▶ _YOUR TASK_
Only the lines from the start of the material through the line containing "return far *" are to be extracted, exactly as they appear.

[Items listed in a dataset]
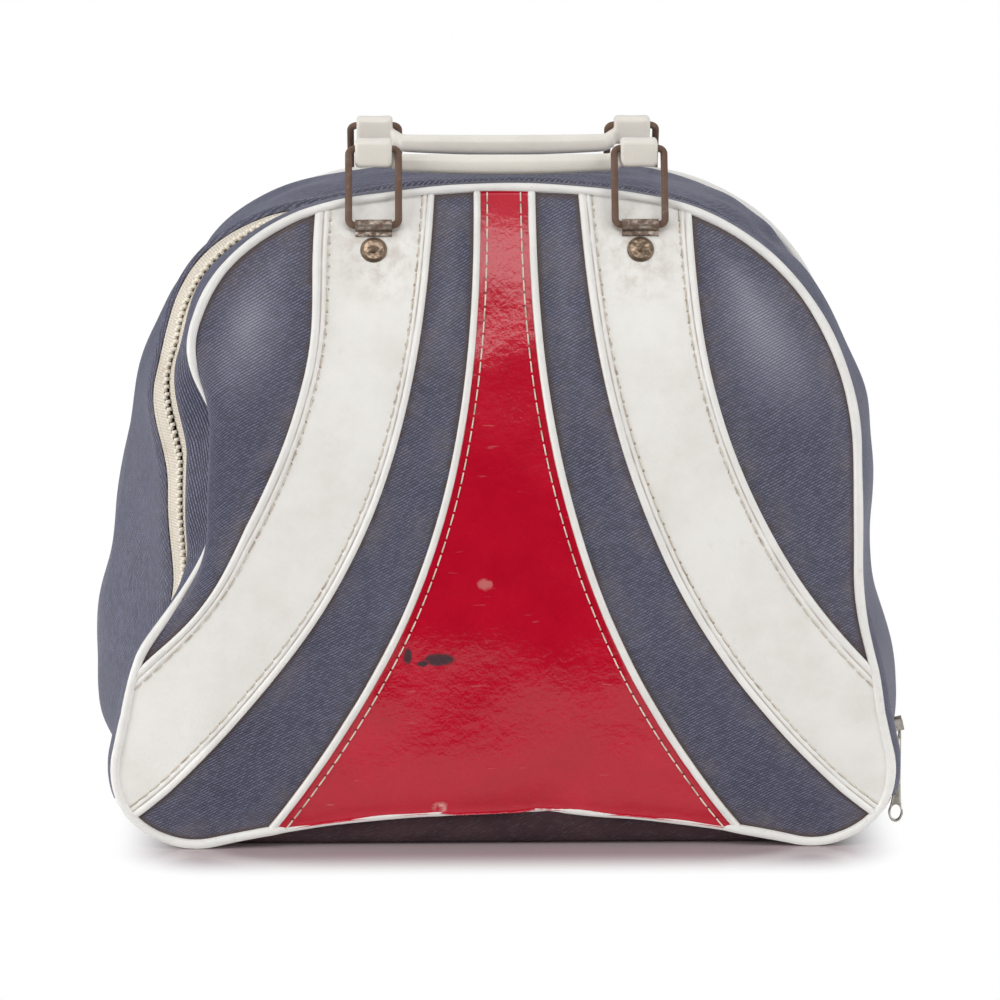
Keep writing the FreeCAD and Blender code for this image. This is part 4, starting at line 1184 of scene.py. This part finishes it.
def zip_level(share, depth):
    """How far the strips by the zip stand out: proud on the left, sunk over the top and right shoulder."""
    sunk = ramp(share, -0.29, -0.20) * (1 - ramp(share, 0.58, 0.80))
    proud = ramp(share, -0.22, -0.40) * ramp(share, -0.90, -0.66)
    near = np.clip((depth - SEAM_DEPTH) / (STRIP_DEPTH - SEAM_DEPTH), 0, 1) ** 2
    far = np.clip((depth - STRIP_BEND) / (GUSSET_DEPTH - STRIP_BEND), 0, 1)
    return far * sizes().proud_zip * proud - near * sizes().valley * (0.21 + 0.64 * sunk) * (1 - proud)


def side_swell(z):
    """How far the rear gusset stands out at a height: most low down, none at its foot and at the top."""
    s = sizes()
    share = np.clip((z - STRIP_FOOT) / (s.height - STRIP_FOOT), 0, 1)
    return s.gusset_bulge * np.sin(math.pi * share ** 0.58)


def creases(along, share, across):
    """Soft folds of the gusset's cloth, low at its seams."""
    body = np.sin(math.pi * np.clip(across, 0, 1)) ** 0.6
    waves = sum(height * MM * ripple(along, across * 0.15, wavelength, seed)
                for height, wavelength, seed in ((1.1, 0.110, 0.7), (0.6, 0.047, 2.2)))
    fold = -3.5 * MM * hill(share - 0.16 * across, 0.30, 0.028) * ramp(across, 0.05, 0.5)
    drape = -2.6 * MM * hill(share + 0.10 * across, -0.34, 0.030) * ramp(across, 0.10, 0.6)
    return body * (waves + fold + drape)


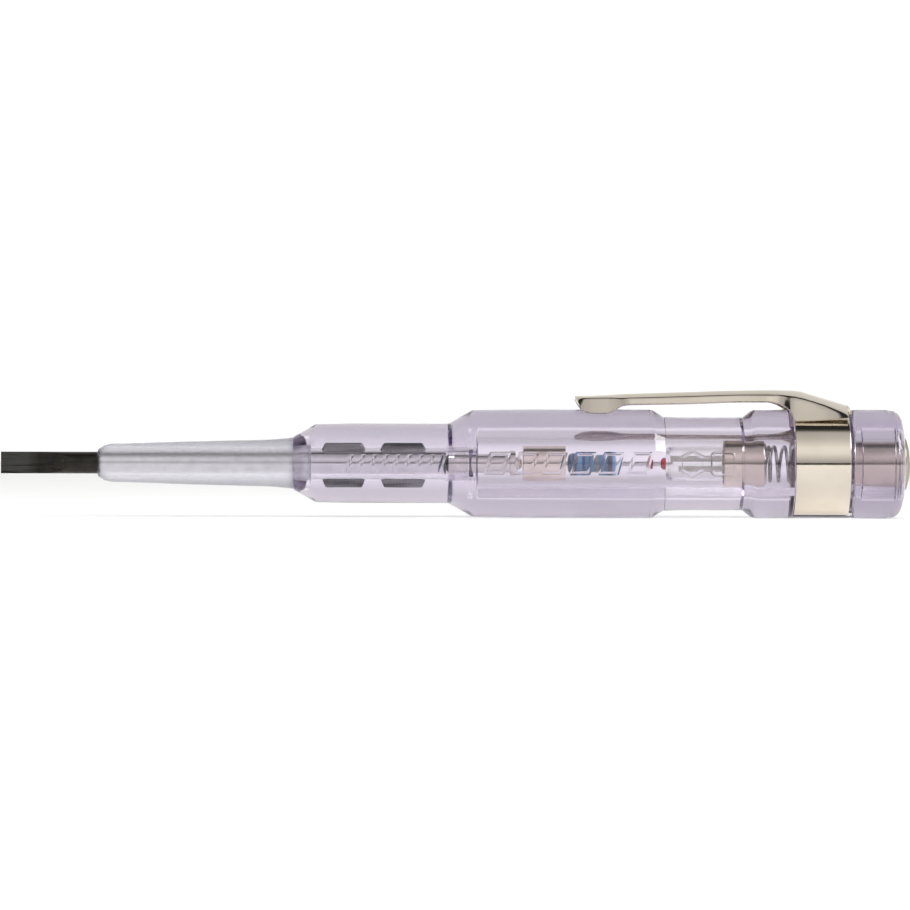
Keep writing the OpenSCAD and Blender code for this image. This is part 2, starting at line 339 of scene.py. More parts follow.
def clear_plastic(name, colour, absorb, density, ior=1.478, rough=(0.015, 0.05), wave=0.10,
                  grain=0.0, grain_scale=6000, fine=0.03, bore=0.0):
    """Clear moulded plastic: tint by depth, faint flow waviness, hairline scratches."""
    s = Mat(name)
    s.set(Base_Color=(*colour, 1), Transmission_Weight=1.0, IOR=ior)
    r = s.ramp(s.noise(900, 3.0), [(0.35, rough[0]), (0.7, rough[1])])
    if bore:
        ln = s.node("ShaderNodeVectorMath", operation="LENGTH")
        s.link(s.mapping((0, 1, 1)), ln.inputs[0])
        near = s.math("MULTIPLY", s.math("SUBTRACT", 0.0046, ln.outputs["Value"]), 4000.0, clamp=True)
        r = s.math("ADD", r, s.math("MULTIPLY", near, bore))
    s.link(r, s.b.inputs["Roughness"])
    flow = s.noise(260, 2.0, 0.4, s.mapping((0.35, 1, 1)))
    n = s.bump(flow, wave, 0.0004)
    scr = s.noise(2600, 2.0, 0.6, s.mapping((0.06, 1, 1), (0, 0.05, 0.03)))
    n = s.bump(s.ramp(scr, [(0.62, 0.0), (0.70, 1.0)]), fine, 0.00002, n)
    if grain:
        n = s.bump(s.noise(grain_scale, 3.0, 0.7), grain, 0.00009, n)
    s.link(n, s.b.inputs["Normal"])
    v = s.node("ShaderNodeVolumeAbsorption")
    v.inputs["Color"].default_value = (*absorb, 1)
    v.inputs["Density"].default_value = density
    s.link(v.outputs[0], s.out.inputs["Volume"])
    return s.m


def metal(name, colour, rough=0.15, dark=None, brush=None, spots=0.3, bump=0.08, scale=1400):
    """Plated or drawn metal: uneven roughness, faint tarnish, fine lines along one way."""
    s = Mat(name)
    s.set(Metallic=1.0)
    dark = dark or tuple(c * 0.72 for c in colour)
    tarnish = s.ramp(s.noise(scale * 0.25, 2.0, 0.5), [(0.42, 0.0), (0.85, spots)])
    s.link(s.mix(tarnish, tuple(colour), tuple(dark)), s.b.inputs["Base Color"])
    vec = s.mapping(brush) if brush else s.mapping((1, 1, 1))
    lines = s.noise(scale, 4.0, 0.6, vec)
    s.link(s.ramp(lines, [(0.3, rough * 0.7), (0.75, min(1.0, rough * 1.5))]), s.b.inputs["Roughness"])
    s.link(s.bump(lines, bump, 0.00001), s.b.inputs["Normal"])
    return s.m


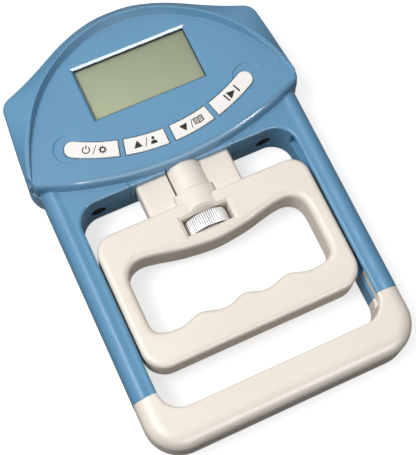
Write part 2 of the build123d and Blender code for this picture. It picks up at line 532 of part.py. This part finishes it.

▶ _RESULT FOR THIS EXERCISE_
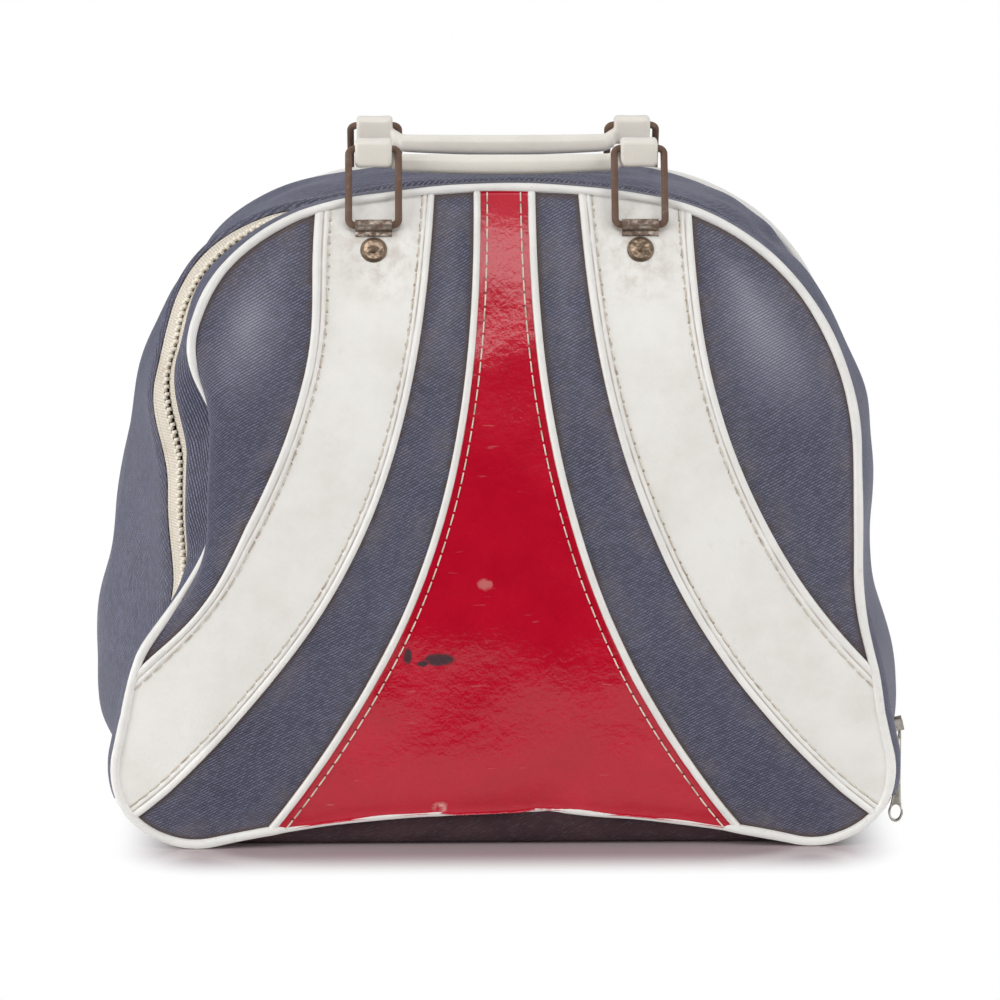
Keep writing the FreeCAD and Blender code for this image. This is part 4, starting at line 1184 of scene.py. This part finishes it.
def zip_level(share, depth):
    """How far the strips by the zip stand out: proud on the left, sunk over the top and right shoulder."""
    sunk = ramp(share, -0.29, -0.20) * (1 - ramp(share, 0.58, 0.80))
    proud = ramp(share, -0.22, -0.40) * ramp(share, -0.90, -0.66)
    near = np.clip((depth - SEAM_DEPTH) / (STRIP_DEPTH - SEAM_DEPTH), 0, 1) ** 2
    far = np.clip((depth - STRIP_BEND) / (GUSSET_DEPTH - STRIP_BEND), 0, 1)
    return far * sizes().proud_zip * proud - near * sizes().valley * (0.21 + 0.64 * sunk) * (1 - proud)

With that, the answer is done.